In the annual defense funding bill, senators aren’t allowed to directly ask for earmark projects that will help their states, Collins said. But she has been able to use her earmarks to direct money to help BIW. For example, $1 million in 2024 paid for a study on workforce transportation needs in Bath. In 2027, a Collins request would bring in $4 million to develop affordable workforce housing in the city.
She also regularly takes credit for provisions in appropriations laws, like $300 million in 2026 to enhance wages at BIW and the other, out-of-state shipyard that builds DDG-51 destroyers.
Collins’ office said she also helped Portsmouth Naval Shipyard and got hundreds of millions of dollars in fighter jet parts and upgrades benefitting Pratt & Whitney. To top it off, the appropriations bill she oversaw also prohibited any kind of engine in the F-35 other than the kind manufactured in North Berwick.
Campaign finance records tracked by Open Secrets show Pratt & Whitney’s parent company, RTX (formerly Raytheon), contributed $81,500 to Collins’ campaign and leadership PAC since 2020. General Dynamics, which owns BIW, contributed $74,000, and they also contributed to other Maine candidates. The donations represent a small fraction of the $15 million her campaign has raised this cycle.
Platner, a combat veteran, said in an interview last week that while he has “essentially become anti-war,” he believes in strong national defense. If he wins, he intends to support Maine’s employers but advocate for systemic changes to the Navy’s procurement process in order to “build the kinds of ships that we actually need much more of.”
He said that in the age of drones and a type of warfare that’s more spread out in smaller units, the U.S. needs more small surface combatants (whereas DDG-51s are large surface combatants), which could be built at BIW.
DDG-51s have been in use since 1991. They’re considered the “workhorse” of the U.S. fleet and they were part of the campaign in Iran and the Strait of Hormuz this spring.
“It’s a great hull, but it’s an old hull, and it’s too big generally for what we ask it to do,” Platner said.
The provisions from the 2026 appropriations law are all indicative of the kinds of efforts Collins has made over the years to support the defense industry.

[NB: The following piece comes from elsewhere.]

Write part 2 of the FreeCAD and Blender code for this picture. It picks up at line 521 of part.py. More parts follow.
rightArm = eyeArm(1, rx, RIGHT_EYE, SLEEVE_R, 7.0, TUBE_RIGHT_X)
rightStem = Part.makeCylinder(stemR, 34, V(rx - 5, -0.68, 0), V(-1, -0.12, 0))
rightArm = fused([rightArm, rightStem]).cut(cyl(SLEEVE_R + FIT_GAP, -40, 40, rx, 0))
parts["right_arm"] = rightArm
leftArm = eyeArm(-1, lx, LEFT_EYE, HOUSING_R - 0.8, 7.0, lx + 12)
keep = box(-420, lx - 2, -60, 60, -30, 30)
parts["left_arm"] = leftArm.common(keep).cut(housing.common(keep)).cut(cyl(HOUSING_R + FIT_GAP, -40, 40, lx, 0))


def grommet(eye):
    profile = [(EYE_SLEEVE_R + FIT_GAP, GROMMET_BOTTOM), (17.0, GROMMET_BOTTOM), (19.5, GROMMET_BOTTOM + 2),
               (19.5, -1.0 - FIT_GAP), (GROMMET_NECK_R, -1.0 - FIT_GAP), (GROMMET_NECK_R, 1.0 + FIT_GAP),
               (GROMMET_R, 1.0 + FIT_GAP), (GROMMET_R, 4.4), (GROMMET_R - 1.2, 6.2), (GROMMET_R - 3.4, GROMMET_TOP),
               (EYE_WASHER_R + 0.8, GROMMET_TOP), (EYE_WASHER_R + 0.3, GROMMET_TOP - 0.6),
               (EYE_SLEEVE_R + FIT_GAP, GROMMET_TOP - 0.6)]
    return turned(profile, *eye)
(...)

When it comes to the ships themselves, Collins can’t direct money straight to BIW, but she can advocate for destroyers to be built. She and others in Maine’s delegation say BIW needs consistent orders to make sure it holds onto skilled workers and can meet the military’s future needs.

BIW did not make anyone available for an interview but wrote in an email that Collins’ role as Appropriations chair is “invaluable.”
In reality, said experts including Gabe Murphy of the independent watchdog Taxpayers for Common Sense, it’s difficult to verify exactly how these increases have actually gotten done, because the decisions are often made behind closed doors in committees.
But he and others agree Collins’ position has leverage.
“She’s the ultimate gatekeeper,” said Julia Gledhill, a research analyst at the Washington-based Stimson Center who focuses on Pentagon spending, military contracting, and weapons acquisition.
Gledhill said that while Collins has prioritized employing people in Maine, it means she helps increase the defense budget by billions of dollars. The increases have sometimes not only been left out of the Pentagon’s budget request, they’re also not on the Department of Defense’s additional lists of its top “unfunded priorities” it submits to lawmakers. Meanwhile, Gledhill said, federal spending on healthcare and education create more jobs.
The rest of Maine’s delegation has traditionally advocated for the defense industry here, as well, and they’re in positions of influence on the Armed Services and House Appropriations committees.